THE EXERCISE = Extract, unchanged, each line of the listing below from its first line through the line that contains "comes to rest.", inclusive, and nothing else.

MATERIAL =
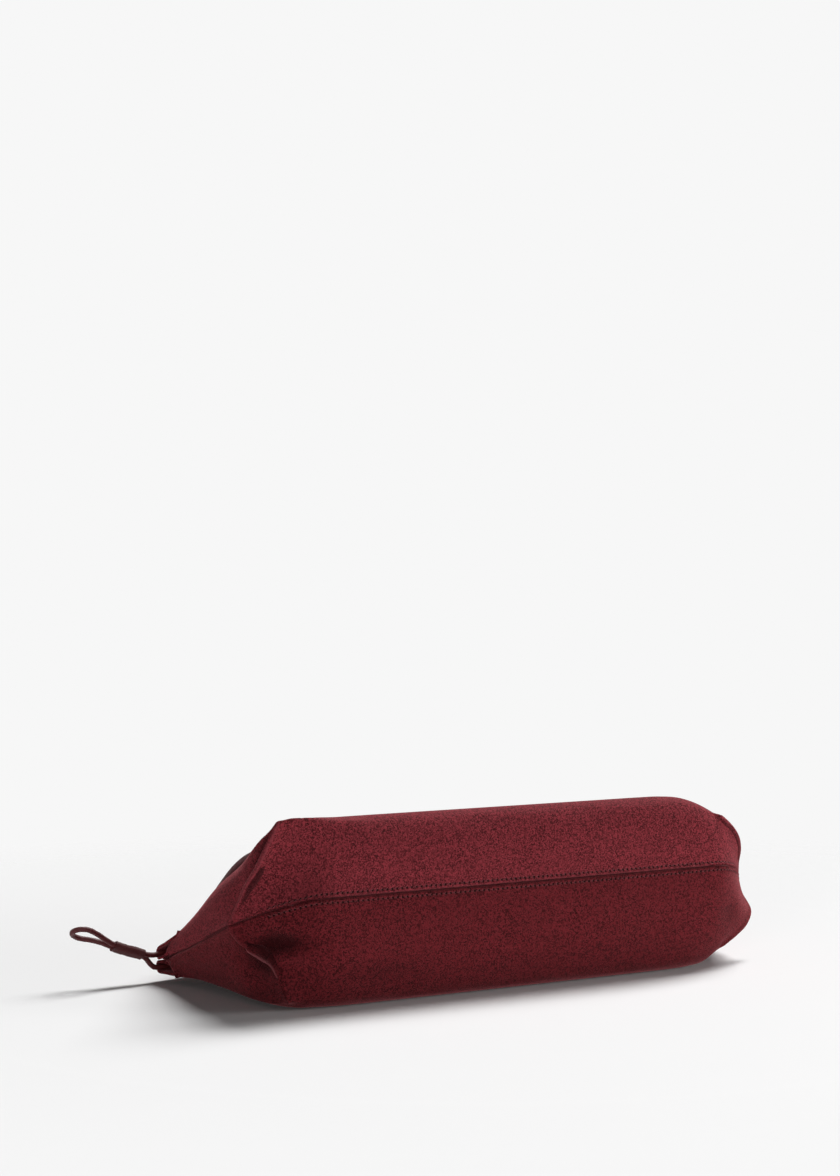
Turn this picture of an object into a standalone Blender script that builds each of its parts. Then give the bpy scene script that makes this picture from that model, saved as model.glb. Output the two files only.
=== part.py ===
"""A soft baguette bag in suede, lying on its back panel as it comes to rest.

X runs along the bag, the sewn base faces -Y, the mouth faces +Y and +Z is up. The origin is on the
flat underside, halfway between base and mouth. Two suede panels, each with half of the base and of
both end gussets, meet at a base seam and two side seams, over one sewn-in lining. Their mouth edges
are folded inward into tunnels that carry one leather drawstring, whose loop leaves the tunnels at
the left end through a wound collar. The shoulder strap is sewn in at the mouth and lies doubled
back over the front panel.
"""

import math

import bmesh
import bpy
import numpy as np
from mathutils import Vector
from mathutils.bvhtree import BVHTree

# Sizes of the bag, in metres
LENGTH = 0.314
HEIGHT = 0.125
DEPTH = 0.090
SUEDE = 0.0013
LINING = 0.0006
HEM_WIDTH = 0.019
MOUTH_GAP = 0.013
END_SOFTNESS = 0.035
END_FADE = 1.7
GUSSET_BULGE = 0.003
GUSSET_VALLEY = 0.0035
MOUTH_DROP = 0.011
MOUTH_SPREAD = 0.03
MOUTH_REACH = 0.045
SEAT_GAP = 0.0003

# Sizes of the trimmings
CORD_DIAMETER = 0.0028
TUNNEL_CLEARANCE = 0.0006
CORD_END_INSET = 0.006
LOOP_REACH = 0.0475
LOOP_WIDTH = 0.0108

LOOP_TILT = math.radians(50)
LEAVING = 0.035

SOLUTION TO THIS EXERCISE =
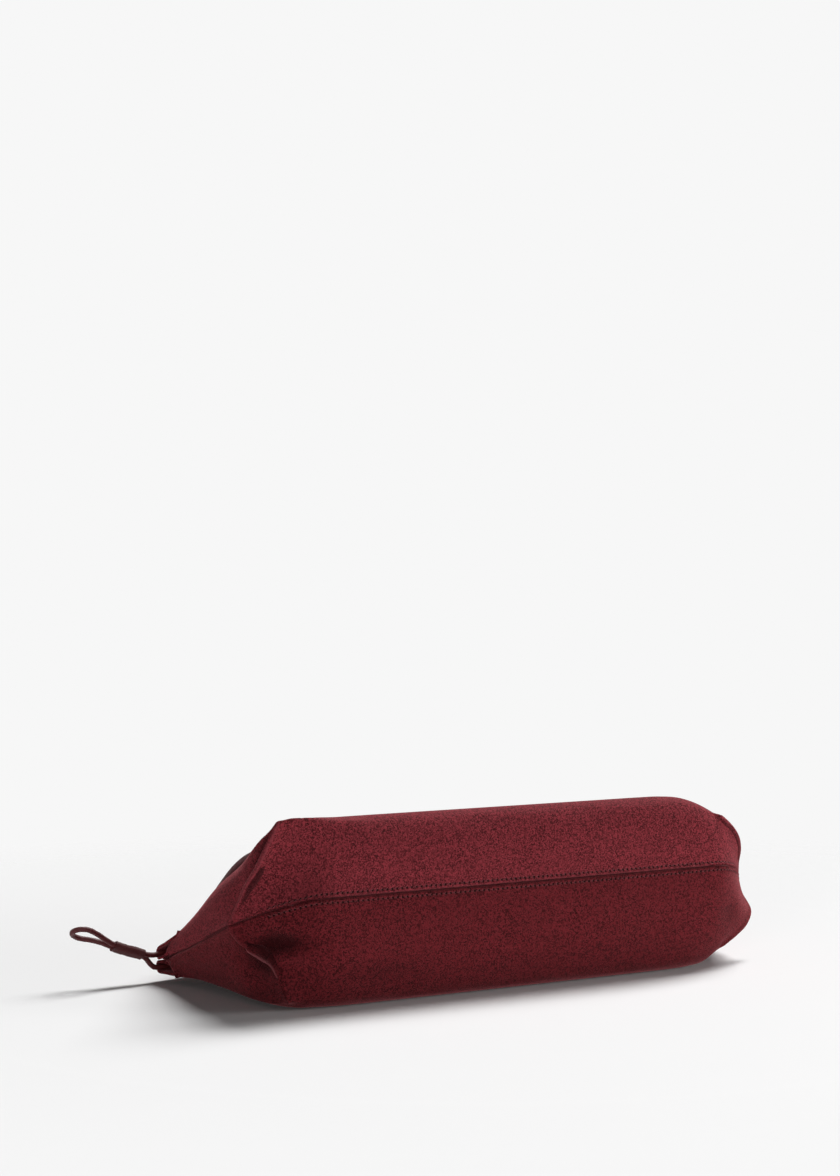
Turn this picture of an object into a standalone Blender script that builds each of its parts. Then give the bpy scene script that makes this picture from that model, saved as model.glb. Output the two files only.
=== part.py ===
"""A soft baguette bag in suede, lying on its back panel as it comes to rest.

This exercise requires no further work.